Hello, I’m back my friends. A lot has been going on to keep me away from you. It’s been like treading uphill. Firstly as most of you know, in September, ironically on September 11, 2015 I lost my job. Well since the house fire, I’ve been super depressed and hurt. Questioning, Why me? Why us? What did we do wrong? etc. Lead me down a path where body let me down (still does at times). The sickness from the sadness is what caused my crumb, inevitably my being let go. I couldn’t function properly anymore. My well way dry. My mind was severely shaken, not broken as some may think, lol. I needed help. yes I said it, I needed help. See I was like most people. We try to say nothings wrong, I got it, I don’t need help. We have been programmed to keep our competitive advantage. The thought that someone knows you are hurting, leaves us in disarray and fearful of attack from friend and foe alike. We would rather suffer alone, than seek others for comfort, for help… I’m here to tell you my friends, that you allowing me to tell my story along the way of this battle, have been part of my help. When I was at my lowest, Cycling came to me through a chance encounter, with a very important person in my heart. She performs amazing thing on a bicycle and even more things off the bike. I’m proud to know her. You guys and women continue to nuture my new-found love of cycling with your inspiring stories and experiences. Thank you for allowing me in your cycling family.

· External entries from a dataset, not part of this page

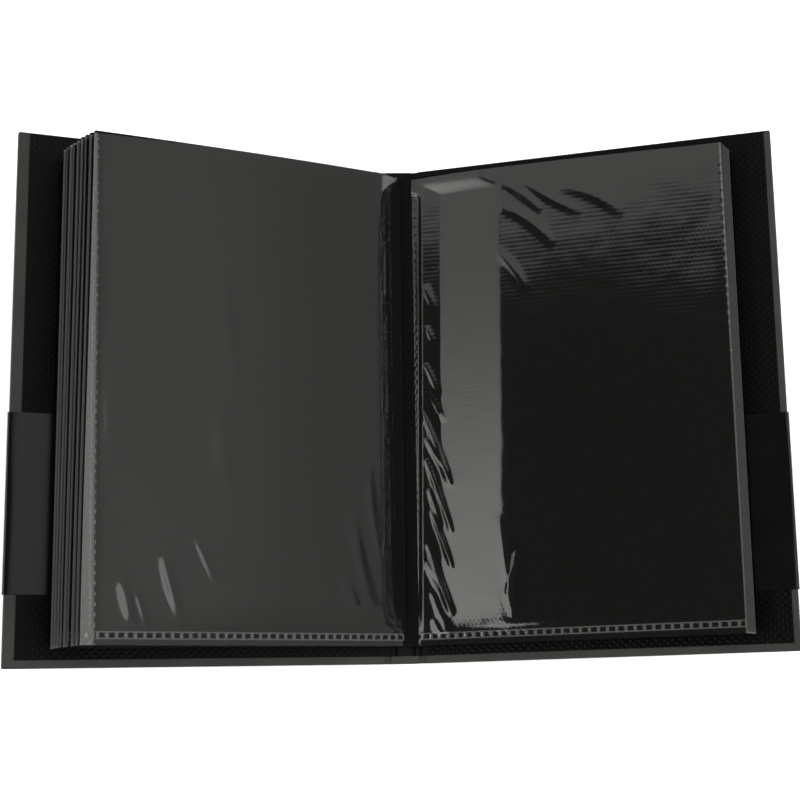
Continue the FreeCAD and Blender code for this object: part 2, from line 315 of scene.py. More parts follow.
class Graph:
    """Short calls for building a material's or the world's node tree."""

    def __init__(self, owner):
        owner.use_nodes = True
        self.owner = owner
        self.tree = owner.node_tree
        self.tree.nodes.clear()

    def node(self, kind, settings=None, **inputs):
        made = self.tree.nodes.new(kind)
        for key, value in (settings or {}).items():
            setattr(made, key, value)
        for key, value in inputs.items():
            self.feed(made, key, value)
        return made

    def feed(self, node, key, value):
        """Sets or links an input. i0, i1 and so on name it by its place, and _ stands for a space."""
        by_place = key[0] == "i" and key[1:].isdigit()
        socket = node.inputs[int(key[1:]) if by_place else key.replace("_", " ")]
        if isinstance(value, bpy.types.NodeSocket):
            self.tree.links.new(value, socket)
        else:
            socket.default_value = value

    def math(self, operation, *values):
        inputs = {f"i{place}": value for place, value in enumerate(values)}
        return self.node("ShaderNodeMath", {"operation": operation}, **inputs).outputs[0]

    def noise(self, vector, scale, detail=3.0, rough=0.5):
        made = self.node("ShaderNodeTexNoise", Vector=vector, Scale=scale, Detail=detail, Roughness=rough)
        return made.outputs["Fac"]

    def remap(self, value, low, high, to_low, to_high):
        made = self.node(
            "ShaderNodeMapRange",
            {"interpolation_type": "SMOOTHSTEP"},
            Value=value,
            From_Min=low,
            From_Max=high,
            To_Min=to_low,
            To_Max=to_high,
        )
        return made.outputs["Result"]

    def ramp(self, value, *stops):
        made = self.node("ShaderNodeValToRGB", Fac=value)
        elements = made.color_ramp.elements
        while len(elements) < len(stops):
            elements.new(0.5)
        for element, (position, colour) in zip(elements, stops):
            element.position = position
            element.color = (*colour, 1)
        return made.outputs["Color"]

    def bump(self, height, distance, strength=1.0, normal=None):
        made = self.node("ShaderNodeBump", Height=height, Distance=distance, Strength=strength)
        if normal is not None:
            self.tree.links.new(normal, made.inputs["Normal"])
        return made.outputs["Normal"]

    def from_middle(self, counted, pitch):
        """Distance from the middle of the cell, for a place counted in cells."""
        return self.math("MULTIPLY", self.math("SUBTRACT", self.math("FRACT", counted), 0.5), pitch)

    def dots(self, vector, lattice):
        """The lattice's relief, 0 to 1, for panel coordinates in millimetres."""
        parts = self.node("ShaderNodeSeparateXYZ", Vector=vector)
        rows = self.math("DIVIDE", parts.outputs["Y"], lattice.row_pitch)
        parity = self.math("FLOORED_MODULO", self.math("FLOOR", rows), 2.0)
        columns = self.math("DIVIDE", parts.outputs["X"], lattice.dot_pitch)
        columns = self.math("MULTIPLY_ADD", parity, 0.5, columns)
        across = self.from_middle(columns, lattice.dot_pitch)
        up_row = self.from_middle(rows, lattice.row_pitch)
        square = self.math("MULTIPLY_ADD", across, across, self.math("MULTIPLY", up_row, up_row))
        near = self.math("SUBTRACT", 1.0, self.math("DIVIDE", square, lattice.radius**2))
        return self.math("MAXIMUM", near, 0.0)

    def cells(self, across, middle, way):
        """1 in the pressed cells of a dashed weld that runs along way at across = middle, in millimetres."""
        off = self.math("ABSOLUTE", self.math("SUBTRACT", across, middle))
        cell = self.math("ABSOLUTE", self.from_middle(self.math("DIVIDE", way, DASH_PITCH), DASH_PITCH))
        inside = self.remap(cell, DASH_HALF * 0.8, DASH_HALF, 1.0, 0.0)
        return self.math("MULTIPLY", inside, self.remap(off, 0.6, 0.9, 1.0, 0.0))

    def mix(self, share, below, above):
        return self.node("ShaderNodeMixShader", Fac=share, i1=below.outputs[0], i2=above.outputs[0])

    def output(self, shader, kind="ShaderNodeOutputMaterial"):
        self.node(kind, Surface=shader.outputs[0])
        return self.owner

    def paint(self, colour, rough, specular, **more):
        """Ends a material with an opaque surface."""
        inputs = {"Base_Color": colour, "Roughness": rough, "Specular_IOR_Level": specular, **more}
        return self.output(self.node("ShaderNodeBsdfPrincipled", **inputs))


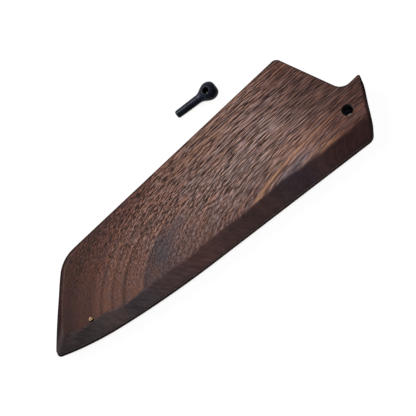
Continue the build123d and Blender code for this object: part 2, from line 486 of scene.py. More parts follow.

Fast forward a few months from my wrongful termination, and from the ashes I sprung like the Phoenix. I have created a few companies with a few more in mind. I have a new motto, ” I am not enslaved any longer”. I am free, and trying to live free. When I ride I feel truly free. During this time I also found out more about my body and why I was feeling and looking so awful. This was the worst shape I have ever been in EVER. So, I went to the doctor and we begin to try to figure out all the pains and problems. Well now I know that physically I suffer from fibromyalgia, pre-diabetic, and a severe vitamin D deficiency. Now to my mind has its own problems Depression, Anxiety, and PTSD. The last puzzled me. I looked at my therapist and said, I thought only soldiers have this. So, now I’m in the process of learning how to cope and survive through all the changes that are happening in my life. But to come full circle on my ramblings… Cycling has been a constant smile through the storm. We all need help at some time, don’t be afraid to ask. If you can help me understand some of the things I mentioned or have a story you would like to share, drop me some lines. I believe in the beginning when we first meet, I said I was on a Journey with my bike. Well the Journey continues… Thank you for coming along. You will never know how appreciative I am of you, for not allowing my voice to go unheard.
Thanks my friends and fellow cyclists.